Short exercise =>
Only the lines from the first one through the line with "const BEYOND_SIZE = 4" should be printed, exactly as they appear.
[start]
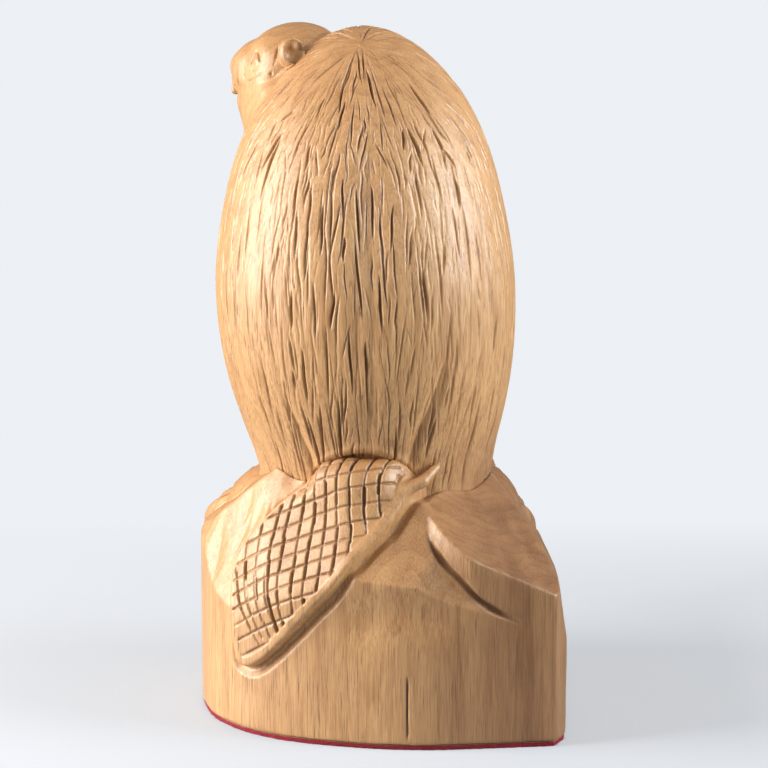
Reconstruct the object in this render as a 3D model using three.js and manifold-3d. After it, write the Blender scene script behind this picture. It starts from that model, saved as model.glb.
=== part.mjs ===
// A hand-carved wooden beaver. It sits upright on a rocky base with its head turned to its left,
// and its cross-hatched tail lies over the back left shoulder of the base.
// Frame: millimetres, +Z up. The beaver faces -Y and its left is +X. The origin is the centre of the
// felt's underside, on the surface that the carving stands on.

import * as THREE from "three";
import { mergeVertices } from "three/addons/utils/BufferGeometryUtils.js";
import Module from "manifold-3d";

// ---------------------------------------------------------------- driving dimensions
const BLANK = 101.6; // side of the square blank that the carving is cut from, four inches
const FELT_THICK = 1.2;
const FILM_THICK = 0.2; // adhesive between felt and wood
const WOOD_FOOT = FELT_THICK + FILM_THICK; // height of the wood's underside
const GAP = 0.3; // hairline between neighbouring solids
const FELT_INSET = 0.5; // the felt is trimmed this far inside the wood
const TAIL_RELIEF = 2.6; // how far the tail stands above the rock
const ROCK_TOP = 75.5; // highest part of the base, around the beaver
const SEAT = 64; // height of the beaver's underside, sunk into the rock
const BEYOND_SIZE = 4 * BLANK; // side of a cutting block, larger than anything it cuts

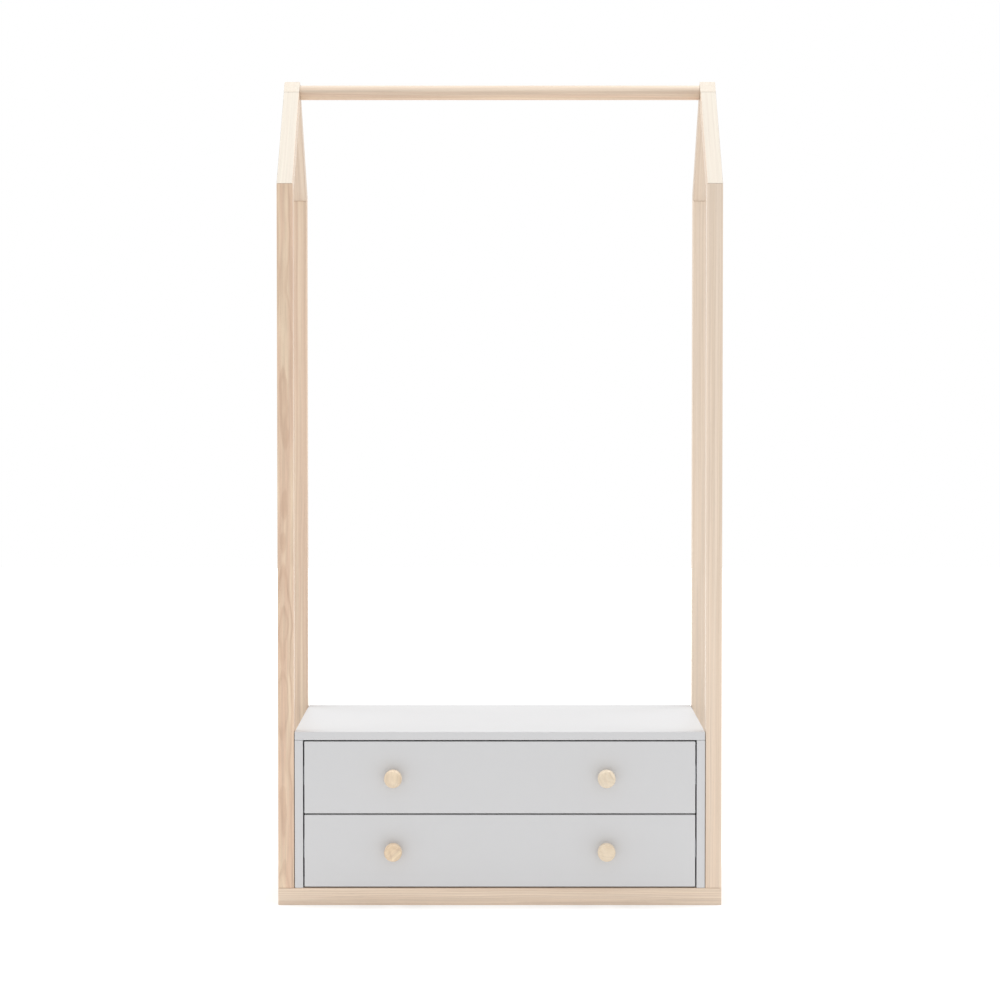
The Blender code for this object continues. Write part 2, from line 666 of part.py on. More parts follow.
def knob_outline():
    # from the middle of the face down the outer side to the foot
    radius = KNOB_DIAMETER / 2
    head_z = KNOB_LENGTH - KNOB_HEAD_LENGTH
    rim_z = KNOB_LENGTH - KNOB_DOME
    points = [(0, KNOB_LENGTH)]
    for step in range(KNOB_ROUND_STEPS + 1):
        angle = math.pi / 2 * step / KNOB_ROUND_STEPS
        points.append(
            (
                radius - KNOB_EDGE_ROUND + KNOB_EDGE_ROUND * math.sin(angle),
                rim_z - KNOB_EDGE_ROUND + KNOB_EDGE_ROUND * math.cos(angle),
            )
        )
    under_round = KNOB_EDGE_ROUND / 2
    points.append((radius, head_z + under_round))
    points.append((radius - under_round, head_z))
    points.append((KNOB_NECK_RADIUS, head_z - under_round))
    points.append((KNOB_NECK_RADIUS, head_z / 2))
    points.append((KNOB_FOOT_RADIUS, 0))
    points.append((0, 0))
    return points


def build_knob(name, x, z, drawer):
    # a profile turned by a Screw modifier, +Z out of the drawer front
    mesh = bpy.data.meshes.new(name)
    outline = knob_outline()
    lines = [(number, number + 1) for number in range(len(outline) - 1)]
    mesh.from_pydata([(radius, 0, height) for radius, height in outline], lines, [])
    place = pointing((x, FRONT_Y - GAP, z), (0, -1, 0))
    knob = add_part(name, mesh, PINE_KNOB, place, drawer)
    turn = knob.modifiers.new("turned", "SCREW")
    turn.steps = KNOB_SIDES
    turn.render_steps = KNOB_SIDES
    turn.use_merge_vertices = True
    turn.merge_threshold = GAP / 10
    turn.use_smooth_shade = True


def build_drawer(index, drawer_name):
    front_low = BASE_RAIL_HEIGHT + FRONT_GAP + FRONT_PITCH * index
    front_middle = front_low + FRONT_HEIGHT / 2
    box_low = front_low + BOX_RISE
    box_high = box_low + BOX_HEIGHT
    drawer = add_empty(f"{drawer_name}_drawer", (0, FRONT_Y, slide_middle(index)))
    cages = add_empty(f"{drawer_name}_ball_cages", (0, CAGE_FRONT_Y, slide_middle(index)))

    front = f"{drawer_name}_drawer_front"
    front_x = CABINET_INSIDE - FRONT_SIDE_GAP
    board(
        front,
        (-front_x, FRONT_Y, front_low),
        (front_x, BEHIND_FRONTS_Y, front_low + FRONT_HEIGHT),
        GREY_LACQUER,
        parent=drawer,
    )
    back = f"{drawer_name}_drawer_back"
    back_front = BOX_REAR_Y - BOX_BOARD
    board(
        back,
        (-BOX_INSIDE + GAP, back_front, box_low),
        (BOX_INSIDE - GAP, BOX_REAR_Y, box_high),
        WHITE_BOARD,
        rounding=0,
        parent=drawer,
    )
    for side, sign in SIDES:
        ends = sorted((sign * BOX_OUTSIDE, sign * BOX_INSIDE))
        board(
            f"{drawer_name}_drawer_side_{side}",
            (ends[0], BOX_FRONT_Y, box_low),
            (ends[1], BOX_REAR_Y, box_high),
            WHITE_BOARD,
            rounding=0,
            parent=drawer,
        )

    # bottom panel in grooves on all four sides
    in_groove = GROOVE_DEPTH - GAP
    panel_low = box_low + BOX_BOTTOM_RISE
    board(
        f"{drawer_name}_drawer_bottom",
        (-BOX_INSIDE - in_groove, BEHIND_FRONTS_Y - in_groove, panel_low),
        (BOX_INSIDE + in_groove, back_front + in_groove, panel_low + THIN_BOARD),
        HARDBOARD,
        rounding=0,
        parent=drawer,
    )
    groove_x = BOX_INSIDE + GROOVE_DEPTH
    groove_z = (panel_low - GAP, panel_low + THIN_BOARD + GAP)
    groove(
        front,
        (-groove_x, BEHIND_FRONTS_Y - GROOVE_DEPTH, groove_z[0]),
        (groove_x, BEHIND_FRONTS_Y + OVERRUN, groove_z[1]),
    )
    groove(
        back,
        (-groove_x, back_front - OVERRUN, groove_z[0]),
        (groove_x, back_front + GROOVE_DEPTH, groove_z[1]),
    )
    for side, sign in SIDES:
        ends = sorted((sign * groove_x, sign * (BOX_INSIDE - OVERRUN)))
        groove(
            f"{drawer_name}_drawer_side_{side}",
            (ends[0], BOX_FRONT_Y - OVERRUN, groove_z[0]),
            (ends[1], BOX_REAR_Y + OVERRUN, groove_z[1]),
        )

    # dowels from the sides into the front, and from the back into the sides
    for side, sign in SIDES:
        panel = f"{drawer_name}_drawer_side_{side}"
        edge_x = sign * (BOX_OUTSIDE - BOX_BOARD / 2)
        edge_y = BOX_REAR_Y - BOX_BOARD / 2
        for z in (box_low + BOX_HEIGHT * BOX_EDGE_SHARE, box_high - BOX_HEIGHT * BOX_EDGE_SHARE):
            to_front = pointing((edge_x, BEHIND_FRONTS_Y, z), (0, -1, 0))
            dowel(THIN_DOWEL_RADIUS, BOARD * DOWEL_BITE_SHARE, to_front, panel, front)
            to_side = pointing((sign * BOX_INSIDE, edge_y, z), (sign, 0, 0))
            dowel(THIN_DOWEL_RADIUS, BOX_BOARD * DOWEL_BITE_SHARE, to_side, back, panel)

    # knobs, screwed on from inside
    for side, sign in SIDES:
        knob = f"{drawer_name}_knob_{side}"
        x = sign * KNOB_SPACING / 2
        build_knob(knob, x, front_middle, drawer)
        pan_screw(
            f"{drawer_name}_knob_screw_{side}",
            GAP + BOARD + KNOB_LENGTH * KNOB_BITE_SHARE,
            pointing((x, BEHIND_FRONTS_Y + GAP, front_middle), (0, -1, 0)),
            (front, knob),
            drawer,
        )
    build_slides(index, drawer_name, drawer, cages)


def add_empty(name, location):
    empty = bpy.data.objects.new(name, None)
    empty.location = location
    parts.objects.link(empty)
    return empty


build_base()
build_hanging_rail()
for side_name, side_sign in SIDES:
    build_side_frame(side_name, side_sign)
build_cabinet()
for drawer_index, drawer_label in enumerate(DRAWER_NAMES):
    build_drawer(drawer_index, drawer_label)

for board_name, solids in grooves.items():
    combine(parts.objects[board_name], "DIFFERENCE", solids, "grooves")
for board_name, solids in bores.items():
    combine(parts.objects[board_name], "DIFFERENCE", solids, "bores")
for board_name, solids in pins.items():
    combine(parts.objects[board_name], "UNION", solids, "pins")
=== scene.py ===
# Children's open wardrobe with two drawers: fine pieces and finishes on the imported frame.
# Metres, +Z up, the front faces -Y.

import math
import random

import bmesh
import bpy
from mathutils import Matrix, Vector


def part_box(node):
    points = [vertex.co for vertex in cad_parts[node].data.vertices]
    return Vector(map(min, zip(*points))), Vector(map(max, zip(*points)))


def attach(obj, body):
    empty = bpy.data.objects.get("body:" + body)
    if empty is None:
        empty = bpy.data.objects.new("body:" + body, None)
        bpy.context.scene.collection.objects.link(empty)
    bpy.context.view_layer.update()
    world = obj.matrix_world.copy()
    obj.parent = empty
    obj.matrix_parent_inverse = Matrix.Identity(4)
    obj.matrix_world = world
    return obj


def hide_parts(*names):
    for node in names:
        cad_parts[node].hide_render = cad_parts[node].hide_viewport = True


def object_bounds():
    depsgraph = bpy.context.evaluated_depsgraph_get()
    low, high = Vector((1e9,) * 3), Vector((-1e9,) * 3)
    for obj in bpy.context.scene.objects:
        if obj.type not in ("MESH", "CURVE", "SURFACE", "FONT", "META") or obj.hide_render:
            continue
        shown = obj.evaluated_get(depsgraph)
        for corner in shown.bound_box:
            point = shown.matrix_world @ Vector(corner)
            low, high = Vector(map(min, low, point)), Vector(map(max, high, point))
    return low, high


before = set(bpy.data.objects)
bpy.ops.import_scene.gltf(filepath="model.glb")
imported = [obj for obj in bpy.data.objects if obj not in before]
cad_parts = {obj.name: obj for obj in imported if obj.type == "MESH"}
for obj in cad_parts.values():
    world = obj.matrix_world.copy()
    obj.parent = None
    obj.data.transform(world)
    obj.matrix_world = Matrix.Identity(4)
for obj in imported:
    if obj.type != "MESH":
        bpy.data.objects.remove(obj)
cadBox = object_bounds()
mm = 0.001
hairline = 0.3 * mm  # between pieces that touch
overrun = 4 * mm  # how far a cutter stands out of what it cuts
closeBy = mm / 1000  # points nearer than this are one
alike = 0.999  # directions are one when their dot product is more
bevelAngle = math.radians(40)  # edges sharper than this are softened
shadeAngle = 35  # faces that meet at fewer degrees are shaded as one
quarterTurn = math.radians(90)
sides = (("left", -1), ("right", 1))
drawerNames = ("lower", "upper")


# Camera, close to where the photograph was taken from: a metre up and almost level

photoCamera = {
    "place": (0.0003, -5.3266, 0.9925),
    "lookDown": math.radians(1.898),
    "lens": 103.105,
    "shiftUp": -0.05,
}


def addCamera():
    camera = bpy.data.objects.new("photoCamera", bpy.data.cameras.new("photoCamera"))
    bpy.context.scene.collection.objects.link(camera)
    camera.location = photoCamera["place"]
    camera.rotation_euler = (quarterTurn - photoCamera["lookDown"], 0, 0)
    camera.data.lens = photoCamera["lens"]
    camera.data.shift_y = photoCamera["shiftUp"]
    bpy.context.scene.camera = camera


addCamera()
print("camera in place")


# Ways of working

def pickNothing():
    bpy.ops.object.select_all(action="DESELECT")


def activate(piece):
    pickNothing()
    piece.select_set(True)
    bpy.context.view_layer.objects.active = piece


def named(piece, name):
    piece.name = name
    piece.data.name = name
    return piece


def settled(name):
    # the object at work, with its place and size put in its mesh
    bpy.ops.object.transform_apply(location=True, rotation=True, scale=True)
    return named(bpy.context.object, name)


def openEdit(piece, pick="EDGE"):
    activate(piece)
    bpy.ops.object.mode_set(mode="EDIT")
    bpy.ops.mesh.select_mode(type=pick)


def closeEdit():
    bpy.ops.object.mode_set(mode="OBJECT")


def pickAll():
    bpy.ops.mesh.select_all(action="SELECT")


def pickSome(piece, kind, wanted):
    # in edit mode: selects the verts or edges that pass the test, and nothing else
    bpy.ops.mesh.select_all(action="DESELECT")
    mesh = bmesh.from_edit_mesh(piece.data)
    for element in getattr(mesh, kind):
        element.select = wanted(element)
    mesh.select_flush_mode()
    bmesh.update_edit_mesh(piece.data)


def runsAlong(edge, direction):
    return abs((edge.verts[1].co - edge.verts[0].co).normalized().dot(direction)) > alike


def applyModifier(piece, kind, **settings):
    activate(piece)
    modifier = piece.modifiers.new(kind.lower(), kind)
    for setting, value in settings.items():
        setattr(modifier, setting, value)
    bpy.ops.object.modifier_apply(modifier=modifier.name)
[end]
Exercise solution =>
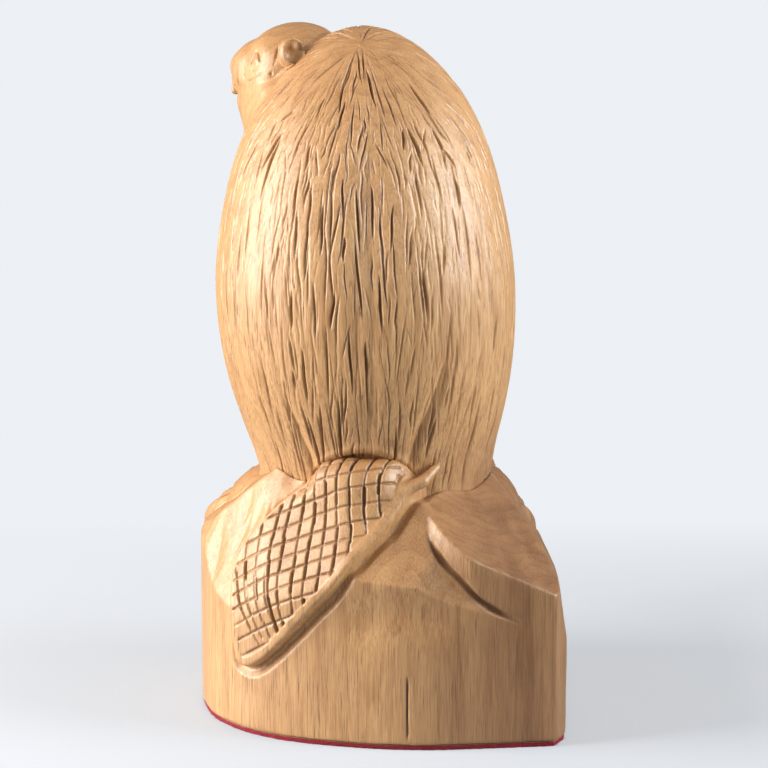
Reconstruct the object in this render as a 3D model using three.js and manifold-3d. After it, write the Blender scene script behind this picture. It starts from that model, saved as model.glb.
=== part.mjs ===
// A hand-carved wooden beaver. It sits upright on a rocky base with its head turned to its left,
// and its cross-hatched tail lies over the back left shoulder of the base.
// Frame: millimetres, +Z up. The beaver faces -Y and its left is +X. The origin is the centre of the
// felt's underside, on the surface that the carving stands on.

import * as THREE from "three";
import { mergeVertices } from "three/addons/utils/BufferGeometryUtils.js";
import Module from "manifold-3d";

// ---------------------------------------------------------------- driving dimensions
const BLANK = 101.6; // side of the square blank that the carving is cut from, four inches
const FELT_THICK = 1.2;
const FILM_THICK = 0.2; // adhesive between felt and wood
const WOOD_FOOT = FELT_THICK + FILM_THICK; // height of the wood's underside
const GAP = 0.3; // hairline between neighbouring solids
const FELT_INSET = 0.5; // the felt is trimmed this far inside the wood
const TAIL_RELIEF = 2.6; // how far the tail stands above the rock
const ROCK_TOP = 75.5; // highest part of the base, around the beaver
const SEAT = 64; // height of the beaver's underside, sunk into the rock
const BEYOND_SIZE = 4 * BLANK; // side of a cutting block, larger than anything it cuts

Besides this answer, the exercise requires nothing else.